I liked this one...it does strike me as funny sometimes, I remember once Ben
and I had an argument before he went to work on the night shift at 11 at
night. I was left alone to think all about what woult have been better
left unsaid, and wished I culd take back angry hurtful words. I asked God
what I should do, now that I had followed my own way and made a mess of
things. The last thing in the world I wanted was to talk to Ben, it was my
plan to ignore him when he came home, after all, if he couldn't speak nicely
to me, then he shouldn't speak to me at all. But I felt ipressed to make
breakfast and some coffee. This is not what one does when he or she has
been hurt by someone else. I thought that surely that would send the wrong
message, that, yes, it was ok to verbally abuse me, call me names, attack
my intelligence, and anything else discriminatory!

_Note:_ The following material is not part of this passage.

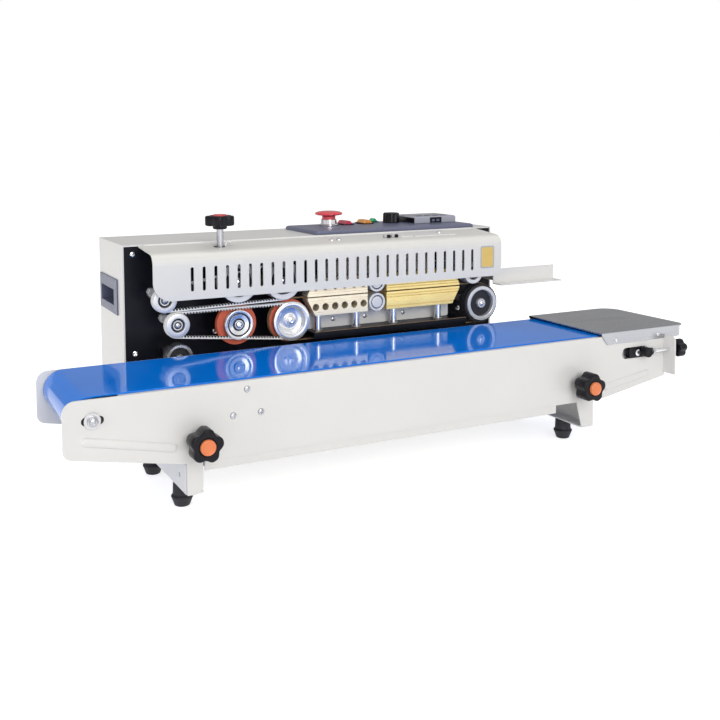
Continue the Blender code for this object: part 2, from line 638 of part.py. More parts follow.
def wheels():
    f = FRONT_Y
    groove_end = BELT_BACK + 0.5
    for name, at, inner in (("left_pulley_lower", LEFT_LOW, 13.4),
                            ("left_pulley_upper", LEFT_TOP, 12.0)):
        tail = [(LEFT_R, BELT_FRONT - 0.4), (inner, BELT_FRONT - 0.4), (inner, groove_end),
                (LEFT_R, groove_end), (LEFT_R, groove_end + 1.6), (SHAFT_R, groove_end + 1.6),
                (SHAFT_R, SHAFT_END), (0.0, SHAFT_END)]
        ring_wheel(name, at, LEFT_R, ALU, tail)
    low_r = SEAL_Z - 0.75 - DRV_LOW[1]
    for name, at, r in (("emboss_tyre", EMB_LOW, EMB_TYRE_R), ("drive_tyre", DRV_LOW, low_r)):
        tyre = [(17.4, TYRE_FRONT), (r, TYRE_FRONT), (r, TYRE_BACK), (17.4, TYRE_BACK)]
        lathe(name, "Y", at, tyre, ORANGE, 24, (at[0], f, at[1]))
    hold = [(17.0, TYRE_FRONT - 0.3), (17.0, TYRE_BACK + 0.6), (SHAFT_R, TYRE_BACK + 0.6),
            (SHAFT_R, SHAFT_END), (0.0, SHAFT_END)]
    back = BELT_FRONT - 0.4
    tail = [(EMB_R, back), (15.0, back), (15.0, groove_end), (17.0, groove_end)]
    ring_wheel("emboss_wheel_lower", EMB_LOW, EMB_R, CHROME, tail + hold[1:], 18, 12.6, 4.0, 7.8)
    r = EMB_TOP_R
    tail = [(r, back), (10.0, back), (10.0, groove_end), (r - 1.0, groove_end),
            (r - 1.0, TYRE_BACK), (SHAFT_R, TYRE_BACK), (SHAFT_R, SHAFT_END), (0.0, SHAFT_END)]
    ring_wheel("emboss_wheel_upper", EMB_TOP, r, ALU, tail, 18, 18.0, 0.9)
    cup = [(0.0, f + 2.0), (5.2, f + 2.0), (5.2, f + 6.4), (17.0, f + 6.4), (20.4, f),
           (DRV_R, f), (DRV_R, back), (DRV_R - TOOTH_T - 0.5, back),
           (DRV_R - TOOTH_T - 0.5, groove_end), (17.0, groove_end)] + hold[1:]
    lathe("drive_wheel_lower", "Y", DRV_LOW, cup, CHROME, 20, (DRV_LOW[0], f, DRV_LOW[1]))
    r = DRV_TOP_R
    rb = DRV_TOP[1] - SEAL_Z - 0.75
    tail = [(r, back), (r - TOOTH_T, back), (r - TOOTH_T, groove_end), (rb, groove_end),
            (rb, TYRE_BACK), (SHAFT_R, TYRE_BACK), (SHAFT_R, SHAFT_END), (0.0, SHAFT_END)]
    ring_wheel("drive_wheel_upper", DRV_TOP, r, ALU, tail, 18, 17.0)
    for name, z in (("pinch_roller_lower", SEAL_Z - 0.75 - PINCH_R),
                    ("pinch_roller_upper", SEAL_Z + 0.75 + PINCH_R)):
        prof = [(0.0, f), (PINCH_R, f), (PINCH_R, TYRE_BACK), (SHAFT_R, TYRE_BACK),
                (SHAFT_R, SHAFT_END), (0.0, SHAFT_END)]
        lathe(name, "Y", (PINCH_X, z), prof, ALU, 18, (PINCH_X, f, z))
    end_r = r = SEAL_Z - 0.75 - END_WHEEL_LOW[1]
    tail = [(24.6, f + 2.4), (r, f + 3.0), (r, TYRE_BACK), (SHAFT_R, TYRE_BACK),
            (SHAFT_R, SHAFT_END), (0.0, SHAFT_END)]
    ring_wheel("end_wheel_lower", END_WHEEL_LOW, 24.2, ALU, tail, 20, 16.0, 6.0, 6.4)
    top_r = r = END_WHEEL_TOP[1] - SEAL_Z - 0.75
    tail = [(r, TYRE_BACK), (SHAFT_R, TYRE_BACK), (SHAFT_R, SHAFT_END), (0.0, SHAFT_END)]
    ring_wheel("end_wheel_upper", END_WHEEL_TOP, r, ALU, tail, 16, 9.0)
    r = CONV_WHEEL_R
    tail = [(r, TYRE_BACK), (SHAFT_R, TYRE_BACK), (SHAFT_R, SHAFT_END), (0.0, SHAFT_END)]
    ring_wheel("conveyor_drive_wheel", CONV_WHEEL, r, STEEL, tail, 14, 12.0)

    g = 0.3
    band("toothed_belt_lower",
         [(LEFT_LOW[0], LEFT_LOW[1], 13.4 + g), (DRV_LOW[0], DRV_LOW[1], DRV_R - TOOTH_T - 0.5 + g)],
         TOOTH_T, BELT_FRONT, BELT_BACK, WHITE_BELT)
    band("toothed_belt_upper",
         [(LEFT_TOP[0], LEFT_TOP[1], 12.0 + g), (DRV_TOP[0], DRV_TOP[1], DRV_TOP_R - TOOTH_T + g)],
         TOOTH_T, BELT_FRONT, BELT_BACK, WHITE_BELT)
    y0 = TYRE_FRONT + 1.0
    y1 = TYRE_BACK - 0.6
    band("sealing_band_lower",
         [(DRV_LOW[0], DRV_LOW[1], low_r + g), (END_WHEEL_LOW[0], END_WHEEL_LOW[1], end_r + g)],
         BAND_T, y0, y1, SEAL, 14.0)
    band("sealing_band_upper",
         [(DRV_TOP[0], DRV_TOP[1], rb + g), (END_WHEEL_TOP[0], END_WHEEL_TOP[1], top_r + g)],
         BAND_T, y0, y1, SEAL, 14.0)


def block_outline(x0, x1, bevel0, bevel1, z0, z1):
    """A sealing block seen from the front, with its outer corners bevelled."""
    return [(x0 + bevel0, z0), (x1 - bevel1, z0), (x1, z1 - 3.0), (x1, z1), (x0, z1),
            (x0, z1 - 3.0)]


def mirrored(points):
    return [(u, 2.0 * SEAL_Z - v) for u, v in reversed(points)]


def blocks():
    front = FRONT_Y + 1.0
    gap = 0.75
    z1 = SEAL_Z - gap
    z0 = z1 - BLOCK_H
    groove = 1.2
    holes = [circle(356.5 + 14.05 * k, z0 + 11.2, 4.7, 8) for k in range(6)]
    cu = block_outline(COPPER_X0, COPPER_X1, 11.0, 0.0, z0, z1)
    au = block_outline(HEAT_X0, HEAT_X1, 0.0, 11.5, z0, z1)
    for name, look, pts, bores in (("cooling_block_lower", COPPER, cu, holes),
                                   ("cooling_block_upper", COPPER, mirrored(cu),
                                    [mirrored(h) for h in holes]),
                                   ("heating_block_lower", GOLD, au, []),
                                   ("heating_block_upper", GOLD, mirrored(au), [])):
        up = name.endswith("upper")
        block = prism(name, "Y", pts, front, BACK_Y, look)
        lines = []
        for dz in (4.6, 8.0):
            z = SEAL_Z + dz if up else SEAL_Z - dz
            lines.append(rect(300.0, 640.0, z - 0.6, z + 0.6))
        if not bores:
            z = SEAL_Z + BLOCK_H - 3.4 if up else SEAL_Z - BLOCK_H + 3.4
            lines.append(rect(300.0, 640.0, z - 0.5, z + 0.5))
        cut(block, many(name + "_grooves", "Y", lines, front - 3.0, front + groove))
        if bores:
            cut(block, many(name + "_bores", "Y", bores, front - 3.0, BACK_Y + 3.0))
    ly = HOUSE_Y0 + 0.7
    fy = FRONT_Y - 4.0
    shelf = [(fy, LEDGE_Z - 8.0), (fy + 2.0, LEDGE_Z - 8.0), (fy + 2.0, LEDGE_Z - 2.0),
             (ly, LEDGE_Z - 2.0), (ly, LEDGE_Z), (fy, LEDGE_Z)]
    ledge = prism("spring_ledge", "X", shelf, 352.0, 587.0, BLACK)
    posts = [circle(x, FRONT_Y + 9.0, 3.4, 8) for x in (363.0, 419.5, 476.5, 548.0)]
    join(ledge, many("posts", "Z", posts, LEDGE_Z - 1.0, z0 - 0.3))


def top():
    z = HOUSE_Z1 + 0.3
    zt = z + BEZEL_T
    outline = rect(BEZEL_X0, BEZEL_X1, BEZEL_Y0, BEZEL_Y1, 5.0, 3)
    small = rect(BEZEL_X0 + 2.5, BEZEL_X1 - 2.5, BEZEL_Y0 + 2.5, BEZEL_Y1 - 2.5, 4.0, 3)
    rings = [[place("Z", u, v, w) for u, v in line]
             for line, w in ((outline, z), (outline, zt - 2.0), (small, zt))]
    plate = loft("control_plate", rings, GREY)
    at = (STOP_X, STOP_Y)
    collar = [(0.0, zt + 0.3), (15.0, zt + 0.3), (15.0, zt + 2.0), (12.4, zt + 2.6),
              (12.4, zt + 9.0), (9.0, zt + 9.0), (9.0, zt + 3.0), (0.0, zt + 3.0)]
    lathe("stop_collar", "Z", at, collar, CHROME, 14)
    b = zt + 7.4
    button = [(0.0, b), (8.4, b), (8.4, zt + 13.2), (13.0, zt + 13.6), (20.8, zt + 14.4),
              (21.4, zt + 16.2), (20.2, zt + 18.6), (12.0, zt + 20.8), (0.0, zt + 21.4)]
    lathe("stop_button", "Z", at, button, RED, 18, (STOP_X, STOP_Y, b))
    pockets = []
    ry = BEZEL_Y0 + 71.0
    base_z = zt - ROCKER_SUNK
    for name, x, w, y0, y1, look in (("rocker_red", STOP_X + 29.5, 15.5, ry, ry + 24.0, PINK),
                                     ("rocker_amber", STOP_X + 60.5, 22.0, ry, ry + 24.0, AMBER),
                                     ("rocker_green", DIAL_X - 20.0, 13.0, ry + 22.5, ry + 33.0,
                                      GREEN)):
        half = w / 2.0
        pts = [(x - half, base_z), (x + half, base_z), (x + half, zt + 2.6),
               (x + half - 3.0, zt + 5.6), (x - half + 3.0, zt + 5.6), (x - half, zt + 2.6)]
        prism(name, "Y", pts, y0, y1, look, (x, (y0 + y1) / 2.0, base_z + 1.0))
        pockets.append(rect(x - half - 0.5, x + half + 0.5, y0 - 0.5, y1 + 0.5))
    cut(plate, many("rocker_pockets", "Z", pockets, zt - POCKET_DEEP, zt + 3.0))
    n = 18
    rings = []
    for r, h in ((13.0, zt + 0.5), (13.8, zt + 1.4), (13.8, zt + 10.0), (12.4, zt + 11.6)):
        rings.append([place("Z", DIAL_X + (r - 0.6 * (k % 2)) * math.cos(2 * math.pi * k / n),
                            DIAL_Y + (r - 0.6 * (k % 2)) * math.sin(2 * math.pi * k / n), h)
                      for k in range(n)])
    loft("speed_dial", rings, PLASTIC, (DIAL_X, DIAL_Y, zt), True)
    cz = zt + 0.3
    cx = (BEZEL_X1 - 79.0, BEZEL_X1 - 7.0)
    cy = (BEZEL_Y0 + 38.0, BEZEL_Y0 + 98.0)
    outer = rect(cx[0], cx[1], cy[0], cy[1], 2.0, 2)
    inner = rect(cx[0] + 2.0, cx[1] - 2.0, cy[0] + 2.0, cy[1] - 2.0, 2.0, 2)
    rings = [[place("Z", u, v, w) for u, v in line]
             for line, w in ((outer, cz), (outer, cz + 6.6), (inner, cz + 8.4))]
    loft("controller", rings, GREY)
    stem = [(0.0, 236.0), (STEM_R, 236.0), (STEM_R, 284.0), (8.5, 284.0), (8.5, 290.0),
            (0.0, 290.0)]
    star_knob("pressure_knob", "Z", (STEM_X, STEM_Y), 288.0, 308.5, KNOB_R, PLASTIC, stem,
              (STEM_X, STEM_Y, 236.0), 30.0)


clear()
conveyor()
base()
housing()
guard()
wheels()
blocks()
top()
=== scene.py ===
from math import acos, atan2, ceil, cos, degrees, hypot, pi, radians, remainder, sin, tan

import bmesh
import bpy
from mathutils import Matrix, Vector


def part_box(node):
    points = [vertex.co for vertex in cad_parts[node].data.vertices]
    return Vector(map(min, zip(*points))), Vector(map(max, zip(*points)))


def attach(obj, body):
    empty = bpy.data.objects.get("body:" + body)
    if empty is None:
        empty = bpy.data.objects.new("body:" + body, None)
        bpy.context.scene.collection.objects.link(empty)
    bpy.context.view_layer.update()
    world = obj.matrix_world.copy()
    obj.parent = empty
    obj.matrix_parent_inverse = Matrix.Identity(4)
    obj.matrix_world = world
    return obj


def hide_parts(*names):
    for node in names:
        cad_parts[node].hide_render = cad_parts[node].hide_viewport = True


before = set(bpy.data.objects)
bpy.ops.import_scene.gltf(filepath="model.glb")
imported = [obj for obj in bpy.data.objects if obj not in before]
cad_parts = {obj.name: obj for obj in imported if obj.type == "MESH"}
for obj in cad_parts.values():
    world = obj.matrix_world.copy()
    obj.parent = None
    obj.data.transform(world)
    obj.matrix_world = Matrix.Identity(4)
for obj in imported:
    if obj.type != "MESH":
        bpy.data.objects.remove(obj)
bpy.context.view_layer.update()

# Sizes are in millimetres in the machine's own frame: X 0 is the conveyor's left
# end, Y 0 the outer face of its front plate, Z 0 the floor.
PLATE_T = 2
PLATE_LOW, PLATE_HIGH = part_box("conveyor_front_plate")
ORIGIN = Vector((PLATE_LOW.x, PLATE_HIGH.y - PLATE_T / 1000, 0))
SCENE = bpy.context.scene

TURNS = {"Z": Matrix.Identity(4), "Y": Matrix.Rotation(pi / 2, 4, "X"),
         "X": Matrix.Rotation(pi / 2, 4, "Y"), "back": Matrix.Rotation(-pi / 2, 4, "X"),
         "left": Matrix.Rotation(-pi / 2, 4, "Y"),}


def spot(x, y, z):
    """A place in the machine's frame as a point of the row frame, in metres."""
    return ORIGIN + Vector((x, y, z)) / 1000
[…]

Wouldn't a nice
breakfast say nothing happened at all!
But...having asked to give me his idea, and having seen how I had messed
things up so on my own, I decided there would be no harm in doing it God's
way, though I surely felt like a fool.
Ben came home and was indeed surprised to see eggs, hot buttered biscuits
and bacon!! Before I could say anything, and I was thinking by now that I
had said enough, he gave me ahug and a kiss and said "I'm so sorry" I said
I was too, and we had a nice wonderful breakfast,
And you all know how much fun making up is!!!